* _MATERIAL_
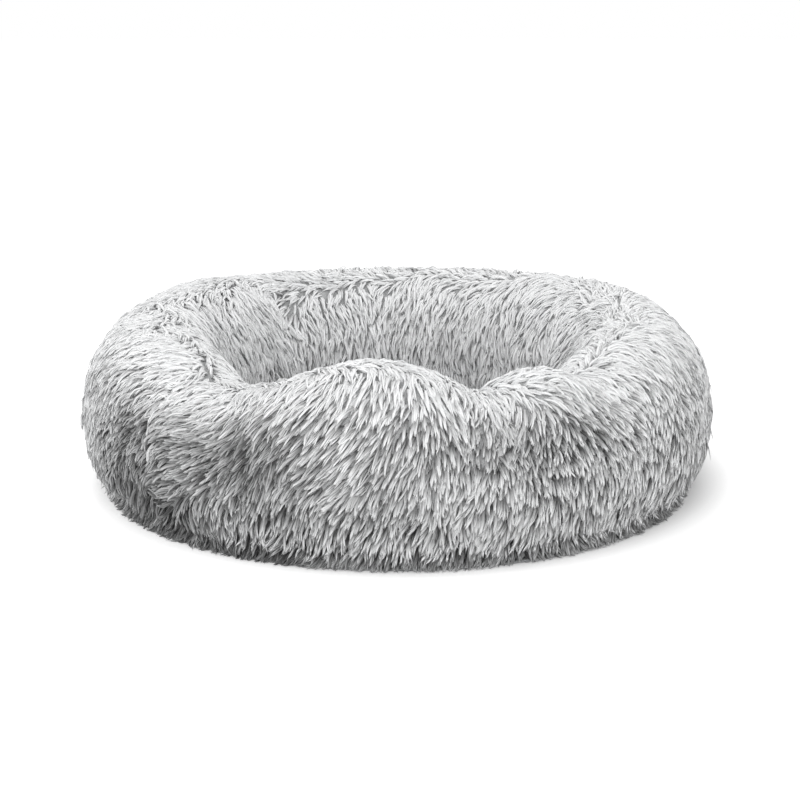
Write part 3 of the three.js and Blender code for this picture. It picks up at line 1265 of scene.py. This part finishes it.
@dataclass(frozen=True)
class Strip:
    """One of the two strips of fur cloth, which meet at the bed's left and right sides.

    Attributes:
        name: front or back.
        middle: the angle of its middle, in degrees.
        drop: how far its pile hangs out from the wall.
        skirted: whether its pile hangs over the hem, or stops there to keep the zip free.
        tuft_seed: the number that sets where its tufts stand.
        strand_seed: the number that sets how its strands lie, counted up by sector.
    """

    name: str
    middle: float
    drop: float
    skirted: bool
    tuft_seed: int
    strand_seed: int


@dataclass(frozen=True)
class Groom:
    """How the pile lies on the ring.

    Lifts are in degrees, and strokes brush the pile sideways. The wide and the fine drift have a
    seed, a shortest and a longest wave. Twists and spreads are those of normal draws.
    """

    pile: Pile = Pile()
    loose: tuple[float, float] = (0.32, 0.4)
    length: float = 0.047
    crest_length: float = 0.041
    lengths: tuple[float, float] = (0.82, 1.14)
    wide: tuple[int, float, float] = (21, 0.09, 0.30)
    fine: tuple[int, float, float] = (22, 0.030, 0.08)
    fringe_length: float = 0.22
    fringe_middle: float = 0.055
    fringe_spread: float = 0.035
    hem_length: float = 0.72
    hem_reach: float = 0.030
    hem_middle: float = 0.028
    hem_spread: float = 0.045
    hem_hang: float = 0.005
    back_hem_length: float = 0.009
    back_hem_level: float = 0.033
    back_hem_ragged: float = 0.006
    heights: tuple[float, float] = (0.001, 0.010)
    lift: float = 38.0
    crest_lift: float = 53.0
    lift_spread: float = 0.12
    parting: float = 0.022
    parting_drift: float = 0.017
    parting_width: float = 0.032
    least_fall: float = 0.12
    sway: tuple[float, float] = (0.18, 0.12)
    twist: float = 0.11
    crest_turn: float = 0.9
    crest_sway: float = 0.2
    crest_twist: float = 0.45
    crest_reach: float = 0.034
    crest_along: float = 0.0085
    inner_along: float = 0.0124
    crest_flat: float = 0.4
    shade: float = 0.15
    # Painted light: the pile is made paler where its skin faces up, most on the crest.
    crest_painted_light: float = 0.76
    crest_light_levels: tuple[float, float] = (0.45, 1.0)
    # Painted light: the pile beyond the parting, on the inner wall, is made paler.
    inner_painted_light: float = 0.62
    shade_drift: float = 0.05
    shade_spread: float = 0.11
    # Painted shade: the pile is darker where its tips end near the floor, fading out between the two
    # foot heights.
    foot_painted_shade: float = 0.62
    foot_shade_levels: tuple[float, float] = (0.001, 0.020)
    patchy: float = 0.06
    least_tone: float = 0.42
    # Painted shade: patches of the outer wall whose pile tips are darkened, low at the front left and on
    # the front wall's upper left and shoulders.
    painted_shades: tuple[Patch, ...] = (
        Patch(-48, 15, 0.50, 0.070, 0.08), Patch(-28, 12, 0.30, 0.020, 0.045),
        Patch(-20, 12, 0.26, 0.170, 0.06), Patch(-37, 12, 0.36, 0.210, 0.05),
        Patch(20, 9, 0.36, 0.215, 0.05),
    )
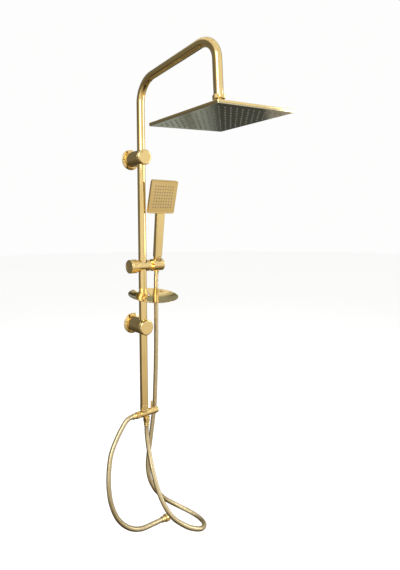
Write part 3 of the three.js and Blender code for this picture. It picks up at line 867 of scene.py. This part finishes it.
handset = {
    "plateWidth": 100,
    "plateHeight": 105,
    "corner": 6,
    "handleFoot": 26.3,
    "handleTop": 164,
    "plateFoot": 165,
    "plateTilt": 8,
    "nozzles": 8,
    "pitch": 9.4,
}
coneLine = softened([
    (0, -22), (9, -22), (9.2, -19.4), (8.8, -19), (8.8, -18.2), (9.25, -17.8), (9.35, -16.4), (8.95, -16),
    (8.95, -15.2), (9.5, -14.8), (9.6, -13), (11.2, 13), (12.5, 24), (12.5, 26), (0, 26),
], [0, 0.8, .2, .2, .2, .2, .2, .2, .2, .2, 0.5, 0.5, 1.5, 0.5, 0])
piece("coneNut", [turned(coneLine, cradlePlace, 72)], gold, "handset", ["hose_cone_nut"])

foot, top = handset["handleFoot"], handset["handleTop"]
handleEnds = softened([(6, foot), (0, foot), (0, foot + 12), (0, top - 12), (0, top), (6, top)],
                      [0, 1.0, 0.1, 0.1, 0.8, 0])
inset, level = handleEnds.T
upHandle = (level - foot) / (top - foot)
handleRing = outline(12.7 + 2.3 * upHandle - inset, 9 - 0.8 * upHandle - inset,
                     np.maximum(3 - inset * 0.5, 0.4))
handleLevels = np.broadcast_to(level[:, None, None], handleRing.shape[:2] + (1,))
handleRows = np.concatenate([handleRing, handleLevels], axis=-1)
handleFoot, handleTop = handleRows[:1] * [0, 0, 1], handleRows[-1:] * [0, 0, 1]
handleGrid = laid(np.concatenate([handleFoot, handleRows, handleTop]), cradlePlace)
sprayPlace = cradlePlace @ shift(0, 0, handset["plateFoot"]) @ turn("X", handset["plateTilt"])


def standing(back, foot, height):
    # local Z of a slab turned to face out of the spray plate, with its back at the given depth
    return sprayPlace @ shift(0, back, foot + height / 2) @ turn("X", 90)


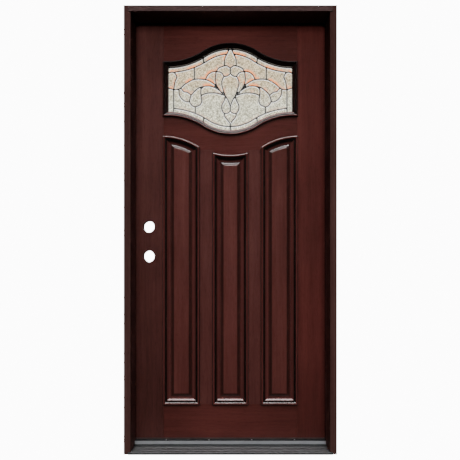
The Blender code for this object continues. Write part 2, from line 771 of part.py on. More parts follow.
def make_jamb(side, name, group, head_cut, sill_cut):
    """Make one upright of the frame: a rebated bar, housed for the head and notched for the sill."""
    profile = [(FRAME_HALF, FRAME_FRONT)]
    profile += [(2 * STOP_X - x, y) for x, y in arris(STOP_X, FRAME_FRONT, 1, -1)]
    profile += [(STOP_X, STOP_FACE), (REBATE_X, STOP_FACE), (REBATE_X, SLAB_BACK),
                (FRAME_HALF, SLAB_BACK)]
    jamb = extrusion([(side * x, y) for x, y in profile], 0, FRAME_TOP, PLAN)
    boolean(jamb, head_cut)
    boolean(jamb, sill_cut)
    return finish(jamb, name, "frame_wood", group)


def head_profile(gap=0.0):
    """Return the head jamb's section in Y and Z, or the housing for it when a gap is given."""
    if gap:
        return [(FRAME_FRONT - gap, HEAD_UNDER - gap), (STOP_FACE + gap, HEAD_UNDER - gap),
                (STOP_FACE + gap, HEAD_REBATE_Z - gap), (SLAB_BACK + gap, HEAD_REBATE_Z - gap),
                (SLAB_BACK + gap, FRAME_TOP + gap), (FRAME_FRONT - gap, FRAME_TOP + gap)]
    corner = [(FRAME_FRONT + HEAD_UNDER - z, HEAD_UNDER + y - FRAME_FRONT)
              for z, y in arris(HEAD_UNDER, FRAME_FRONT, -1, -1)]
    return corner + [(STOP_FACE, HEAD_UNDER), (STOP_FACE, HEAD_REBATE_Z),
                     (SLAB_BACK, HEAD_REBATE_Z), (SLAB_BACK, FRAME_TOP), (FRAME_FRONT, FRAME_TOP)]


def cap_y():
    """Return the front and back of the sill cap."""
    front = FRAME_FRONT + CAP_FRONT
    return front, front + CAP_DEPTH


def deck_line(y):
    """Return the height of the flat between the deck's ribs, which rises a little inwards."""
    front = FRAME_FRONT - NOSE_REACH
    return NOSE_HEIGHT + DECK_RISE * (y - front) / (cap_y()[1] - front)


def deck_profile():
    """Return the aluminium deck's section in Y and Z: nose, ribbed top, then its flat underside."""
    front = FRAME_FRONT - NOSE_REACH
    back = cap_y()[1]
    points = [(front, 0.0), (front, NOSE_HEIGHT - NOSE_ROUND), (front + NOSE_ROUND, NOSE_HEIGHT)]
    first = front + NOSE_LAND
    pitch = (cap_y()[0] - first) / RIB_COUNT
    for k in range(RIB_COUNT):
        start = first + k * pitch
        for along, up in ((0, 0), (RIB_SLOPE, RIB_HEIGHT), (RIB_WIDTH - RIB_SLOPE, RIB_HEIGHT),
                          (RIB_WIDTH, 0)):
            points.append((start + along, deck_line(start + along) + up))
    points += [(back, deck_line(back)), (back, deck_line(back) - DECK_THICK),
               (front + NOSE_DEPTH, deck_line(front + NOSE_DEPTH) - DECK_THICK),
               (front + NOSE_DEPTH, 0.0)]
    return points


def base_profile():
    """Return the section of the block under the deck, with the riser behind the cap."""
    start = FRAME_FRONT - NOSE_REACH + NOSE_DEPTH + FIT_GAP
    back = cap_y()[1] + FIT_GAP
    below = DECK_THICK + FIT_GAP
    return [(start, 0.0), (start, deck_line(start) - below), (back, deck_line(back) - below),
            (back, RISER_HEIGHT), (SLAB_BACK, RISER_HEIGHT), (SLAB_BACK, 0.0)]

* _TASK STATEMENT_
Gather up the lines containing the word "Blender" from these records and copy them.

* _FULL ANSWER_
Write part 3 of the three.js and Blender code for this picture. It picks up at line 1265 of scene.py. This part finishes it.
Write part 3 of the three.js and Blender code for this picture. It picks up at line 867 of scene.py. This part finishes it.
The Blender code for this object continues. Write part 2, from line 771 of part.py on. More parts follow.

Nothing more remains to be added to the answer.